A businessman who held the education and finance portfolios in the PDP-BJP coalition government led by Mehbooba, Bukhari had been expelled from the PDP in January 2019 following allegations that he “inspired and led dissent in the party”.

The Congress said the JKAP was “an offshoot of the BJP”. “It is a creation of various quarters which have been hell bent on creating chaos and divisions in the political system of J&K,” said PCC chief G A Mir. “The off-shoot of the BJP will no longer befool the people.”

The National Conference accused the Centre of “contriving” to prop up the formation “to serve its interests at the cost of democracy and political probity”. “They want to fill the political vacuum in Kashmir with those who parrot what New Delhi wants them to. It’s therefore safe to call this new formation as Delhi’s Party and nothing else,” NC spokesperson Imran Nabi Dar said. “The new amalgamation has the same leaders who helped anti-democratic forces pull down elected governments in J&K.”

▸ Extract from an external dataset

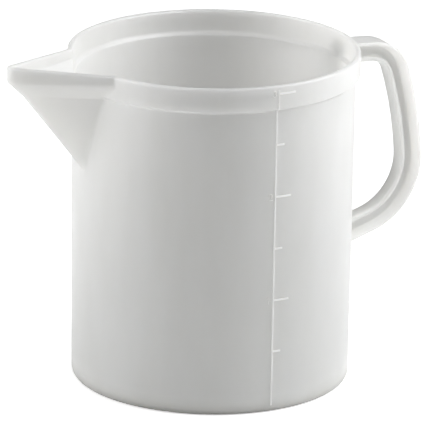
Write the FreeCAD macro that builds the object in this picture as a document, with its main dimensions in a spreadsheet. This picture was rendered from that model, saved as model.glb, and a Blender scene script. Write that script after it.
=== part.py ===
"""A three litre measuring jug, injection moulded in one piece.

The jug stands on the XY plane with its base centred on the origin. The spout points along -X,
the handle along +X, and the scale runs up the -Y side. Millimetres throughout.
"""
import FreeCAD
import Part
import math
import os

import Sketcher

# Driving dimensions: name, value in mm (angles in degrees, volume in mm3), meaning.
SIZES = (
    ("jug_height", 184.0, "floor to the top of the rim"),
    ("rim_radius", 79.4, "outside of the collar round the rim"),
    ("collar_step", 2.4, "collar proud of the wall"),
    ("wall_draft", 1.1, "wall narrower at the floor than under the collar"),
    ("wall", 2.4, "thickness of the side wall"),
    ("lip_wall", 3.0, "thickness of the collar"),
    ("floor_wall", 2.8, "thickness of the bottom"),
    ("collar_depth", 14.6, "rim to the foot of the collar"),
    ("collar_slope", 1.8, "height of the sloping underside of the collar"),
    ("joggle_soft", 1.2, "rounding of the joggle inside the collar"),
    ("base_edge", 3.0, "outside rounding between wall and bottom"),
    ("inner_edge", 4.0, "inside rounding between wall and bottom"),
    ("foot_ring", 6.0, "width of the ring that the jug stands on"),
    ("foot_recess", 0.9, "depth of the recess inside that ring"),
    ("lip_rounding", 1.2, "rounding of both edges of the rim"),
    ("spout_length", 42.6, "collar to the nose of the spout"),
    ("spout_start", 5.4, "collar back to where the rim starts to rise to the nose"),
    ("spout_angle", 29.5, "each side of the spout to its middle line"),
    ("spout_nose", 5.0, "plan radius of the nose"),
    ("spout_rise", 3.0, "nose of the spout above the rim"),
    ("spout_band", 5.6, "rim to the first fold under the spout"),
    ("spout_bend", 150.0, "radius on which the rim starts to rise to the spout"),
    ("spout_soft", 3.0, "outside rounding of the spout's folds and of its joint with the wall"),
    ("channel_soft", 0.8, "the same, inside"),
    ("keel_inset", 9.4, "second fold under the spout, behind the nose"),
    ("keel_angle", 26.5, "each lower side of the spout to its middle line"),
    ("keel_nose", 3.0, "plan radius of the keel at the second fold"),
    ("keel_lean", 37.7, "slope of the keel against the upright wall that it runs out on"),
    ("handle_drop", 4.3, "rim to the top of the handle"),
    ("handle_slope", 2.5, "fall of the handle's arm"),
    ("handle_arm", 15.4, "straight run of the arm past the collar"),
    ("handle_shoulder", 22.4, "radius of the upper bend"),
    ("shoulder_turn", 70.4, "turn of the upper bend"),
    ("handle_grip", 226.0, "radius of the long curve of the grip"),
    ("grip_turn", 12.7, "turn of the grip"),
    ("handle_elbow", 42.3, "radius of the lower bend"),
    ("elbow_turn", 75.8, "turn of the lower bend"),
    ("handle_depth", 11.6, "handle from its outer to its inner face"),
    ("flange_width", 15.0, "outer flange across"),
    ("flange_edge", 1.4, "thickness of the outer flange at its edges"),
    ("flange_root", 3.6, "thickness of the outer flange at the web"),
    ("flange_soft", 0.6, "rounding of the outer flange's edges"),
    ("grip_width", 10.0, "inner flange across"),
    ("grip_wall", 2.7, "thickness of the inner flange"),
    ("grip_soft", 1.2, "rounding of the inner flange's edges"),
    ("web_wall", 3.2, "thickness of the web between the flanges"),
    ("web_soft", 0.9, "rounding between web and flanges"),
    ("scale_first", 34.6, "height of the half litre mark"),
    ("mark_volume", 500000.0, "room in the jug from one mark to the next"),
    ("scale_relief", 0.5, "height of the marks above the wall"),
    ("scale_stroke", 0.9, "width of the marks"),
    ("long_mark", 9.8, "length of a litre mark"),
    ("short_mark", 5.0, "length of a half litre mark"),
)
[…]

At his press conference, Bukhari said, “My voice may not be relevant today, but I think it is relevant. In coming days, it would be relevant.”

The JKAP resolution said, “The present circumstances warranted formation of a new political party comprising those who have all along identified and related themselves with social needs of multiple strata and factions of our society. A party that can respond to rational aspirations of people without promising them moon or stars. We are not here to sell dreams or fantasy to our people and instead shall always be pragmatic, honest and fair in our approach.”

The J&K BJP welcomed the new party, saying people were fed up of dynasty politics and sought change.